Emulating a big-endian s390x with QEMU by Simon Willison is a good introduction to Docker/QEMU settings for emulating s390x.
If the above does not work, you may also want to try the following:
docker run --rm --privileged tonistiigi/binfmt --install all
docker buildx create --name mybuilder --use
docker run -it multiarch/ubuntu-core:s390x-focal /bin/bash
Pull request¶
Once you’ve pushed your changes to your fork, you can create a pull request (PR) on the main project repository. Please provide a clear and detailed description of your changes in the PR, and reference any related issues.
util directory¶
Algorithm implementations used by the mmh3 module¶
The util directory contains C files that were generated from the
SMHasher C++ project by Austin Appleby.
The idea of the subproject directory loosely follows the
hashlib implementation of CPython.
Updating mmh3 core C code¶
Run tox -e build_cfiles.

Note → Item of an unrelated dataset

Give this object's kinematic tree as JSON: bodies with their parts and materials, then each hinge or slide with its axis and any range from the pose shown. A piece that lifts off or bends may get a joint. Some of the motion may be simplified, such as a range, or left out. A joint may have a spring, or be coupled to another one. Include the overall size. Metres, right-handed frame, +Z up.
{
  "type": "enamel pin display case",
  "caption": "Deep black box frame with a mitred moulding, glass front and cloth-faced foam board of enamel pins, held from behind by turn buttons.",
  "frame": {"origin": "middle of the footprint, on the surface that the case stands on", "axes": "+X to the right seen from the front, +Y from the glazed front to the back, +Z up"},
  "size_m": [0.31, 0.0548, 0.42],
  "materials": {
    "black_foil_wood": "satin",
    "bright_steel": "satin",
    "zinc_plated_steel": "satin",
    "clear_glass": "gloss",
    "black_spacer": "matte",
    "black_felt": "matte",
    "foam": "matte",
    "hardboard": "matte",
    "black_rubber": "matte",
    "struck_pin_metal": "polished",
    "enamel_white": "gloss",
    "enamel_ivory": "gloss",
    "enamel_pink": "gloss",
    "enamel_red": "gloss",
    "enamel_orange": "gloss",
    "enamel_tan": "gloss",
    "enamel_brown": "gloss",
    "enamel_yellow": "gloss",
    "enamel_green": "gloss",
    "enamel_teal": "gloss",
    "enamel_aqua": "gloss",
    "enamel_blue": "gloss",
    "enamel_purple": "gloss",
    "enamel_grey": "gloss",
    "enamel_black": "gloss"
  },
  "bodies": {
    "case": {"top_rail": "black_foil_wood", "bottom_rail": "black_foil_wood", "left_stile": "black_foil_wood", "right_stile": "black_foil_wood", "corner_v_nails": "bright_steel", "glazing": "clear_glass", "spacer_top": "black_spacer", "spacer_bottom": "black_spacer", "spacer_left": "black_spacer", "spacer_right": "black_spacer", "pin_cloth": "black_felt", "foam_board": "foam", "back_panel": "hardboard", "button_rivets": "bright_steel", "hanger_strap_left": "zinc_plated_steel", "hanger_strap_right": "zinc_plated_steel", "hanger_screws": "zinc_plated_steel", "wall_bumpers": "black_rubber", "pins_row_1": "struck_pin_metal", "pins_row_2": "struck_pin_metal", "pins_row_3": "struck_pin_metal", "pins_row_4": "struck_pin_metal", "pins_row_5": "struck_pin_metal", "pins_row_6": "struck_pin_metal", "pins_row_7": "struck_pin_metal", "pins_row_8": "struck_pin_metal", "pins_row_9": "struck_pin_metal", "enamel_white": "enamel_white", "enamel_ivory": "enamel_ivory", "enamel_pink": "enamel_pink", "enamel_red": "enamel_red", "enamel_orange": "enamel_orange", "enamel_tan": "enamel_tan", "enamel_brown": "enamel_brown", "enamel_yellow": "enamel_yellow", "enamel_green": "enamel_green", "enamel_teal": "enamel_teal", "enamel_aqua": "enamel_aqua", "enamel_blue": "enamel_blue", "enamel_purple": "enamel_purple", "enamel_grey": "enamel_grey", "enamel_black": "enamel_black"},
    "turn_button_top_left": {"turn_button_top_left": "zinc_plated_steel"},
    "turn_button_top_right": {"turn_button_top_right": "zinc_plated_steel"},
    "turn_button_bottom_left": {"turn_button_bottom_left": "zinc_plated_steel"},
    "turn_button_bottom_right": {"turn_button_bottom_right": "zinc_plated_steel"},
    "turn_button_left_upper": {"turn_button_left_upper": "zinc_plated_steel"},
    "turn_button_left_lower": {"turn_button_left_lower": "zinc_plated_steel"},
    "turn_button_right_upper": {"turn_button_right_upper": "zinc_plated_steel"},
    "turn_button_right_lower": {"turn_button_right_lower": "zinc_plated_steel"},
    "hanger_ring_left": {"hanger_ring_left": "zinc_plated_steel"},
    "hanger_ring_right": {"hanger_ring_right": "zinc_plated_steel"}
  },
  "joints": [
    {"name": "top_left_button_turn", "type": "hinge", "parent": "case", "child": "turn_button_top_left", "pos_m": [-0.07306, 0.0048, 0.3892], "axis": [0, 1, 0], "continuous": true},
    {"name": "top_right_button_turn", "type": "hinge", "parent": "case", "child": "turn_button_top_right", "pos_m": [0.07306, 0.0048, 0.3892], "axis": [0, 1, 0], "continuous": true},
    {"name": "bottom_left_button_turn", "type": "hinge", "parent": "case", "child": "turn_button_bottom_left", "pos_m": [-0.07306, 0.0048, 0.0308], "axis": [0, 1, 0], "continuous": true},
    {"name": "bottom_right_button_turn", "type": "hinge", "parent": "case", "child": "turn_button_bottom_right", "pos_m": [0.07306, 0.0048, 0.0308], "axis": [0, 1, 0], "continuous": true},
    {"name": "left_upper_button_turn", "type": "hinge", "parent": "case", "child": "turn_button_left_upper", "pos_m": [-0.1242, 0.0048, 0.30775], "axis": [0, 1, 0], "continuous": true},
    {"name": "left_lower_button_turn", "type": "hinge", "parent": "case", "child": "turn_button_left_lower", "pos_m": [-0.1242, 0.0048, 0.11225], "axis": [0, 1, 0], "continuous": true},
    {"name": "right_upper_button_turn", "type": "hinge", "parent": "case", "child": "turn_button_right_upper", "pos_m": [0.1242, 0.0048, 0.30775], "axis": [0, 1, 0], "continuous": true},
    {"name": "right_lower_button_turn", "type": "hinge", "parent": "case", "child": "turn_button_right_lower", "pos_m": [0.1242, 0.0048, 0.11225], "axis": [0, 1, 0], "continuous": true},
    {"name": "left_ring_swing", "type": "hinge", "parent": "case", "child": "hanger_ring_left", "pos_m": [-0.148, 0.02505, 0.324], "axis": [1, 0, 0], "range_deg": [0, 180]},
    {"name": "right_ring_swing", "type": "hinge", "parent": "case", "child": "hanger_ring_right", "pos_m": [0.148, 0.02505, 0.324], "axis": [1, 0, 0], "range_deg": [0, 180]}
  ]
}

This will fetch Appleby’s original SMHasher project
as a git submodule and then generate PEP 7-compliant C code from the original
project.
To perform further edits, add transformation code to the refresh.py script,
instead of editing murmurhash3.* files manually.

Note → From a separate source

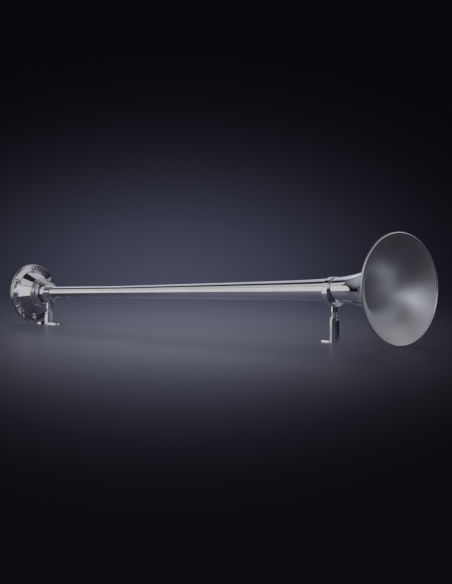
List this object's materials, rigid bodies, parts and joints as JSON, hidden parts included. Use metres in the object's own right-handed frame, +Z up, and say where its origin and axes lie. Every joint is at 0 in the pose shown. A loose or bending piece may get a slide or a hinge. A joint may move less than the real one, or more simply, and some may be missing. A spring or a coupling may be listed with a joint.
{
  "type": "marine air horn",
  "caption": "Long chromed trumpet horn with a flared bell, blown by a round diaphragm driver, on short screw-adjusted deck feet.",
  "frame": {"origin": "centre of the box's base, on the deck between the two stands", "axes": "+X forward out of the bell, +Z up, +Y to the left of the horn"},
  "size_m": [1.0399, 0.21, 0.2106],
  "materials": {
    "polished_chrome": "mirror-polished chrome plate on spun brass",
    "cast_chrome": "polished chrome plate on a turned casting",
    "stand_chrome": "polished chrome plate on turned brass",
    "fastener_chrome": "bright plated fasteners",
    "plain_steel": "plain stainless steel",
    "brass": "turned brass, unplated inside the driver",
    "bronze": "rolled phosphor bronze sheet",
    "seal_rubber": "black sheet rubber"
  },
  "bodies": {
    "horn": {"bell": "polished_chrome", "rim_wire": "plain_steel", "horn_tube": "polished_chrome", "throat_ferrule": "brass", "throat_seal": "seal_rubber", "lock_nut": "polished_chrome", "front_housing": "cast_chrome", "throat_nozzle": "brass", "front_gasket": "seal_rubber", "rear_gasket": "seal_rubber", "rear_cover": "cast_chrome", "passage_plug": "brass", "cover_screws": "fastener_chrome", "cover_nuts": "fastener_chrome", "front_eye": "stand_chrome", "front_set_screw": "plain_steel", "rear_eye": "stand_chrome", "rear_set_screw": "plain_steel"},
    "diaphragm_centre": {"diaphragm": "bronze", "diaphragm_button": "plain_steel"},
    "front_lift": {"front_washer": "fastener_chrome"},
    "front_foot": {"front_foot": "stand_chrome"},
    "front_jam_nut": {"front_jam_nut": "fastener_chrome"},
    "rear_lift": {"rear_washer": "fastener_chrome"},
    "rear_foot": {"rear_foot": "stand_chrome"},
    "rear_jam_nut": {"rear_jam_nut": "fastener_chrome"}
  },
  "joints": [
    {"name": "diaphragm_flex", "type": "slide", "parent": "horn", "child": "diaphragm_centre", "axis": [-0.999, 0, -0.0436], "range_m": [0, 0.00035], "stiffness_N_per_m": 20000, "deforming": ["diaphragm"]},
    {"name": "front_lift", "type": "slide", "parent": "horn", "child": "front_lift", "axis": [0, 0, 1], "range_m": [-0.00977, 0.00977]},
    {"name": "front_foot_turn", "type": "hinge", "parent": "front_lift", "child": "front_foot", "pos_m": [0.34964, 0, 0], "axis": [0, 0, 1], "range_deg": [-1800, 1800]},
    {"name": "front_jam_nut_turn", "type": "hinge", "parent": "front_lift", "child": "front_jam_nut", "pos_m": [0.34964, 0, 0], "axis": [0, 0, 1], "range_deg": [-1800, 1800]},
    {"name": "rear_lift", "type": "slide", "parent": "horn", "child": "rear_lift", "axis": [0, 0, 1], "range_m": [-0.00586, 0.00586]},
    {"name": "rear_foot_turn", "type": "hinge", "parent": "rear_lift", "child": "rear_foot", "pos_m": [-0.4426, 0, 0], "axis": [0, 0, 1], "range_deg": [-1080, 1080]},
    {"name": "rear_jam_nut_turn", "type": "hinge", "parent": "rear_lift", "child": "rear_jam_nut", "pos_m": [-0.4426, 0, 0], "axis": [0, 0, 1], "range_deg": [-1080, 1080]}
  ],
  "couplings": [
    {"joint": "front_foot_turn", "follows": "front_lift", "rad_per_m": 3215.6},
    {"joint": "front_jam_nut_turn", "follows": "front_lift", "rad_per_m": 3215.6},
    {"joint": "rear_foot_turn", "follows": "rear_lift", "rad_per_m": 3215.6},
    {"joint": "rear_jam_nut_turn", "follows": "rear_lift", "rad_per_m": 3215.6}
  ]
}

Then, run tox -e build_cfiles again to update the murmurhash3.* files.
Local files¶
./util/README.md./util/refresh.py./util/FILE_HEADER
Generated files¶
./src/mmh3/murmurhash3.c./src/mmh3/murmurhash3.h
Benchmarking¶
To run benchmarks locally, try the following command:
tox -e benchmark -- -o OUTPUT_FILE \
--test-hash HASH_NAME --test-buffer-size-max HASH_SIZE
where OUTPUT_FILE is the output file name (json formatted), HASH_NAME is
the name of the hash, and HASH_SIZE is the maximum buffer size to be tested
in bytes.
For example,
mkdir -p _results
tox -e benchmark -- -o _results/mmh3_128.json \
--test-hash mmh3_128 --test-buffer-size-max 262144
As of version 4.2.0, the following hash function identifiers are available for
benchmarking: mmh3_32, mmh3_128, xxh_32, xxh_64, xxh3_64, xxh3_128,
pymmh3_32, pymmh3_128, md5, and sha1.
The owner of the repository can run the benchmark on GitHub Actions by using
the workflow defined in .github/workflows/benchmark.yml.
After obtaining the benchmark results, you can plot graphs by plot_graph.py.

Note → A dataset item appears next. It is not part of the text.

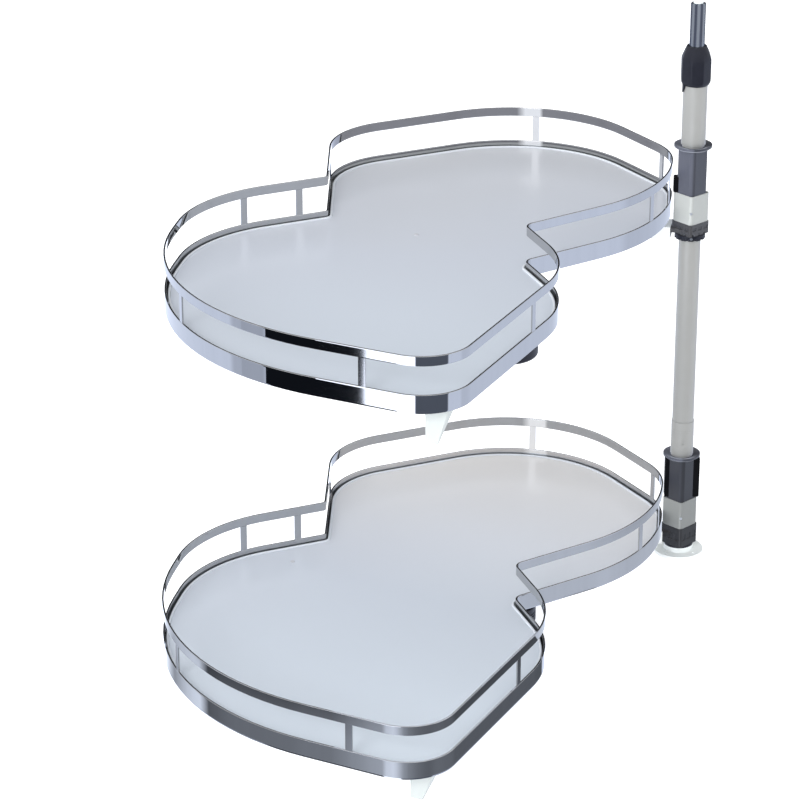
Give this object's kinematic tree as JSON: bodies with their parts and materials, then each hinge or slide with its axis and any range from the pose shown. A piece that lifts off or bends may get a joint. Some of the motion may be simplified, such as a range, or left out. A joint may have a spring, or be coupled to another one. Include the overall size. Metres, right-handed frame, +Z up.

The following is an example of how to run the script:
tox -e plot -- --output-dir docs/_static RESULT_DIR/*.json
where RESULT_DIR is the directory containing the benchmark results.
The names of json files should be in the format of HASH_IDENTIFER.json, e.g.,
mmh3_128.json.
Documentation¶
Project documentation files are mainly written in the Markdown format and are
located in the docs. The documentation is automatically built and
hosted on the Read the Docs.
To build the documentation locally, use the following command:
tox -e docs
To check the result of the built documentation, open
docs/_build/html/index.html in your browser.